Confusing 'consequential decision' with 'high-risk'
All high-risk AI systems make consequential decisions, but a 'consequential decision' is specifically about education enrolment, employment, financial/lending, essential gov service, healthcare, housing, insurance, or legal services (§1701(3)). HR / lending / insurance + healthcare + housing are the four most common Colorado scope traps.
Assuming the small-deployer carve-out fully exempts you
<50 FTE + no own-data training + intended use = exempt from §1703(2) risk management program AND §1703(3) impact assessment AND §1703(5) public statement — but NOT from consumer notice duties (§1703(4)) or AG disclosure duties (§1703(7)). Most startups are in this 'middle' zone and don't realise it.

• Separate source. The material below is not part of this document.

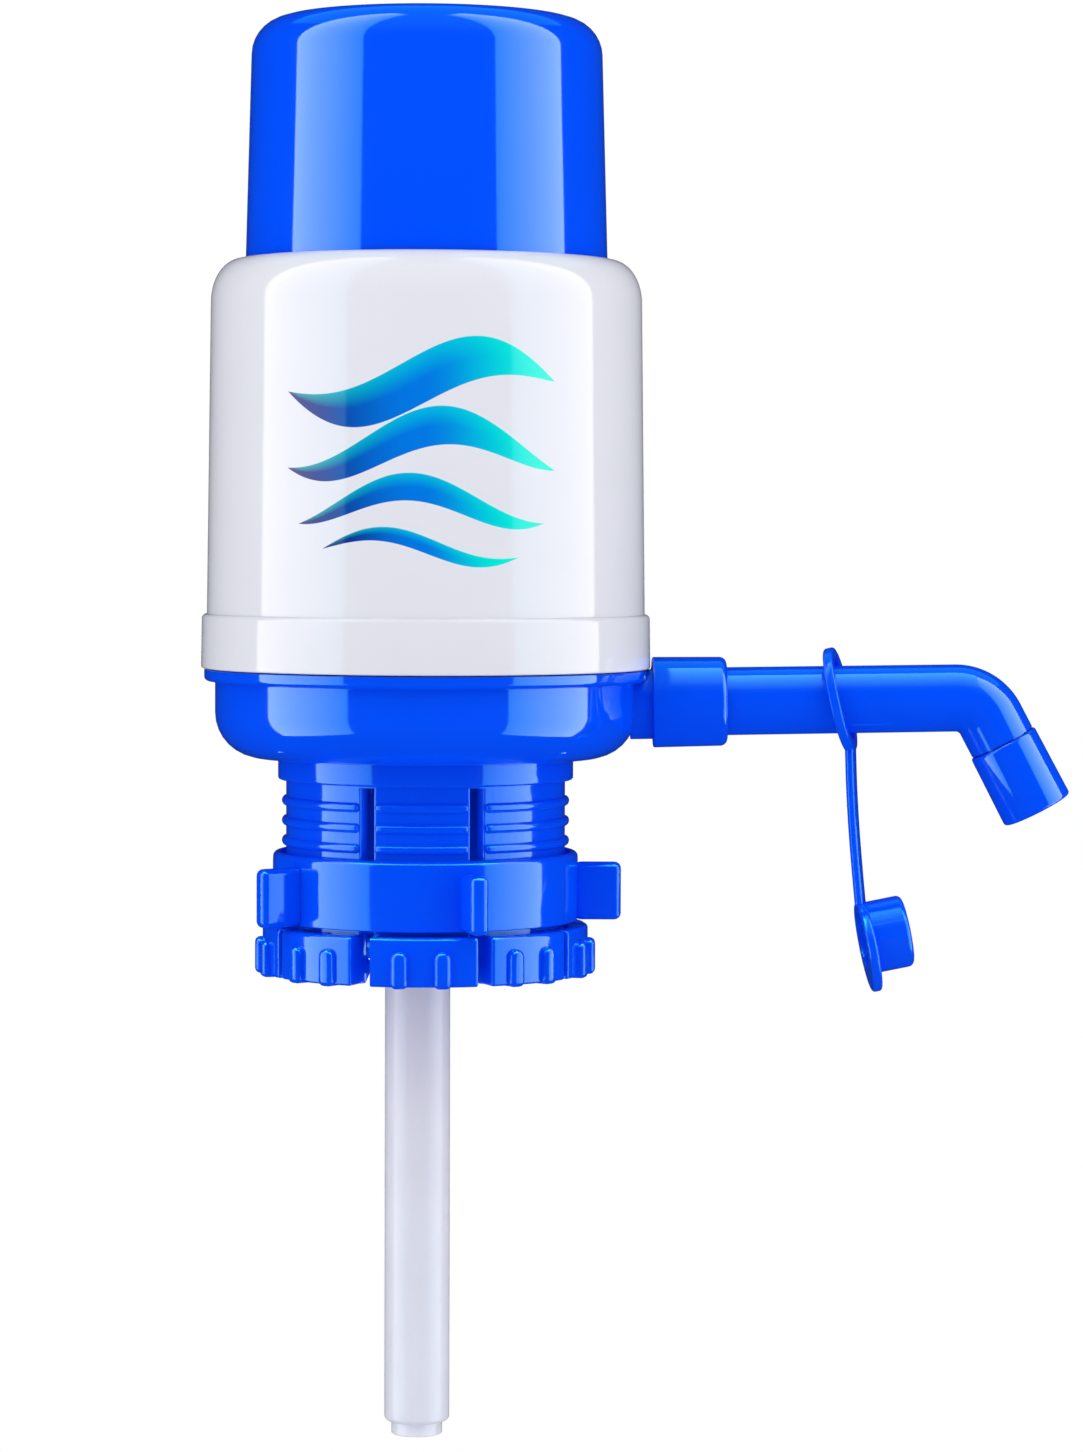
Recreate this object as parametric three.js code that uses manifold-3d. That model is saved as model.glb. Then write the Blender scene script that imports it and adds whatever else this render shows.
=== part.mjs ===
// Water jug hand pump, in millimetres, +Z up.
// The origin is the centre of the seat where the neck gasket rests on the mouth of the jug.
// The spout points along +X, and the front is -Y.

import * as THREE from 'three';
import { mergeVertices } from 'three/addons/utils/BufferGeometryUtils.js';
import Module from 'manifold-3d';

const wasm = await Module();
wasm.setup();

// Fits and working values
const fitGap = 0.3; // between pieces that touch or are pushed together
const seamGap = 0.25; // between the foot of the housing and the flange of the base
const capRunningGap = 0.6; // between the push cap and the mouth of the housing
const nutEndGap = 0.5; // between the spout nut and the skirt of the housing
const overrun = 2; // how far a cutter runs past what it cuts
const sink = 0.5; // how far a joined feature reaches into the wall that carries it
const mergeTolerance = 0.0001;

// Sides of round shapes
const bodySides = 36;
const collarSides = 24;
const tubeSides = 16;
const smallSides = 8;
const couplingSides = 20;
const bellowsSides = 16;

// Jug
const jugNeckRadius = 27.5; // the neck of a 19 litre jug is 55 mm across

// Neck gasket
const gasketThickness = 2;
const gasketBevel = 0.4;

// Neck collar: a disc, a ring and the fingers that close on the neck of the jug
const neckSlack = 1.5; // between the neck and the open fingers
const fingerWall = 2.1;
const fingerSets = 3; // each of one narrow finger and one wide finger
const narrowFingerAngle = 45; // degrees, between the middles of its gaps
const fingerGap = 3;
const fingerGapTop = 0.4; // solid collar left above each gap
const fingerLength = 32.3; // from the ring to the feet
const collarDiscThickness = 2.2;
const collarDiscLand = 3.2; // from the screws' circle to the bore of the disc
const collarRingStep = 1.8; // the ring stands out from the fingers
const collarRingDrop = 0.7; // the ring reaches below the seat
const collarRingBevel = 0.6;
const collarSeatDepth = 0.6; // how deep the collar sits in the underside of the base
const ridgeCount = 6;
const ridgePitch = 4.45;
const ridgeWidth = 1.7;
const ridgeHeight = 0.95;
const firstRidgeDrop = 4.3;
const gripBeadReach = 1.1;
const gripBeadHeight = 2;
const gripBeadSlope = 1;
const gripBeadRise = 2.7; // from the end of the finger to the bead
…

Using a third-party HR or credit AI without provider documentation
Deployers must perform an impact assessment that depends on developer-supplied information (training data, foreseeable misuse, performance). If your vendor refuses to provide the §1702(2) statement, you cannot complete §1703(3) — and you become liable for the gap. Procurement agreements need an AI-Act-style flow-down.
Substantial modification triggers full re-assessment
Fine-tuning, prompt engineering that materially changes outputs, or changing the input data significantly = 'intentional and substantial modification' under §1701(7). Re-assessment within 90 days. Many SaaS companies layer prompts over GPT/Claude weekly without realising each material change resets the clock.

Colorado AI Act FAQ

Is the Colorado AI Act in effect today?
Yes — the operative date is 1 February 2026. The Colorado AG has rulemaking authority (§1707) and is expected to issue interpretive rules in 2026; certain technical details may shift, but the core developer + deployer duties are in force now.
Does it preempt or align with the EU AI Act?
Neither — Colorado borrowed concepts (risk-based, impact assessments, transparency) but the scope is narrower (consequential decisions only, no biometric ID category) and the enforcer is the Colorado AG via the Colorado Consumer Protection Act, not a notified body. A single AI Act + NIST AI RMF program will largely satisfy Colorado, but the Colorado-specific consumer notices (§1703(4)) are unique.
How does this interact with EEOC guidance and federal law?
Federal anti-discrimination law (Title VII / ADA / ADEA / ECOA / FHA) still applies on top of Colorado. Colorado AI Act creates a state-law affirmative defence where the deployer documents reasonable care under NIST AI RMF or ISO 42001 — this does NOT defend against federal Title VII disparate impact claims. Build for both.